What methods have you found useful for determining the most appropriate value of "k" for a given dataset using the K-means algorithm?

Question Analysis

The question is asking about the techniques used to determine the optimal number of clusters, represented by the variable "k" in the K-means clustering algorithm. This is a common problem in unsupervised learning, as there is no predefined or labeled data to guide the choice of "k". The question seeks to understand your familiarity with different methods and your ability to apply them to practical scenarios in clustering analysis.

Answer

Determining the most appropriate value of "k" in K-means clustering is crucial for achieving meaningful clustering results. Here are some methods that are commonly used:

• Elbow Method:

  • Description: This method involves running the K-means algorithm for a range of "k" values and plotting the cost function, which is typically the sum of squared distances between data points and their assigned cluster centroids.
  • Goal: Identify the point where adding more clusters results in a diminishing reduction in the cost function, forming an "elbow" in the plot.
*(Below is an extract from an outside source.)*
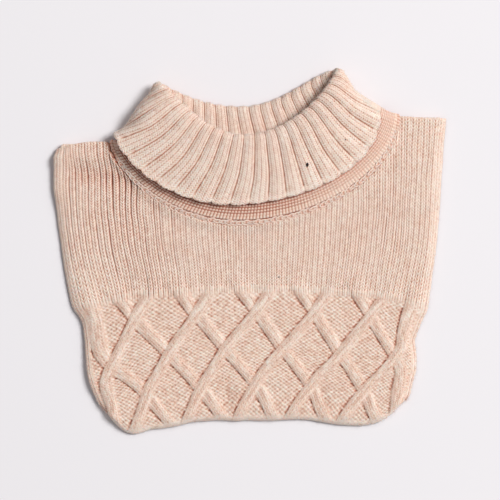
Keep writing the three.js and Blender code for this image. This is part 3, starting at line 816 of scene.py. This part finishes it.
def cloth_at(rib, height):
    """The middle of the cloth at rib numbers and heights, counted in rings from the neckline."""
    rib, height = np.broadcast_arrays(np.asarray(rib, float), np.asarray(height, float))
    knots = np.array([trace_ring(ring, rib) for ring in RINGS])
    knots = np.concatenate([2 * knots[:1] - knots[1:2], knots, 2 * knots[-1:] - knots[-2:-1]])
    i = np.clip(height.astype(int), 0, len(RINGS) - 2)
    p0, p1, p2, p3 = (np.take_along_axis(knots, (i + k)[None, ..., None], 0)[0] for k in range(4))
    steps = (p1 - p0, p2 - p1, p3 - p2)
    d0, d1, d2 = (np.linalg.norm(step, axis=-1, keepdims=True) ** 0.5 for step in steps)
    slope_1 = ((p1 - p0) / d0 - (p2 - p0) / (d0 + d1) + (p2 - p1) / d1) * d1
    slope_2 = ((p2 - p1) / d1 - (p3 - p1) / (d1 + d2) + (p3 - p2) / d2) * d1
    t = (height - i)[..., None]
    return (
        (2 * t**3 - 3 * t**2 + 1) * p1
        + (t**3 - 2 * t**2 + t) * slope_1
        + (3 * t**2 - 2 * t**3) * p2
        + (t**3 - t**2) * slope_2
    )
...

This point is considered an optimal "k".

• Silhouette Analysis:

  • Description: This method measures how similar an object is to its own cluster compared to other clusters.
  • Goal: Calculate the silhouette score for each sample and find the average silhouette score for each "k". The value of "k" that maximizes the silhouette score is typically chosen as optimal.

• Gap Statistic:

  • Description: It compares the total within-cluster variation for different values of "k" with their expected values under a null reference distribution of the data.
  • Goal: The optimal "k" is the one that maximizes the gap statistic, indicating that the clustering structure is far from random.

• Cross-Validation:

  • Description: While more commonly used in supervised learning, cross-validation can also help assess clustering stability.
  • Goal: Evaluate the consistency of clustering assignments across different subsets of data to determine an appropriate "k".

In practice, these methods are often used in combination to gain a more comprehensive understanding of the data's clustering structure.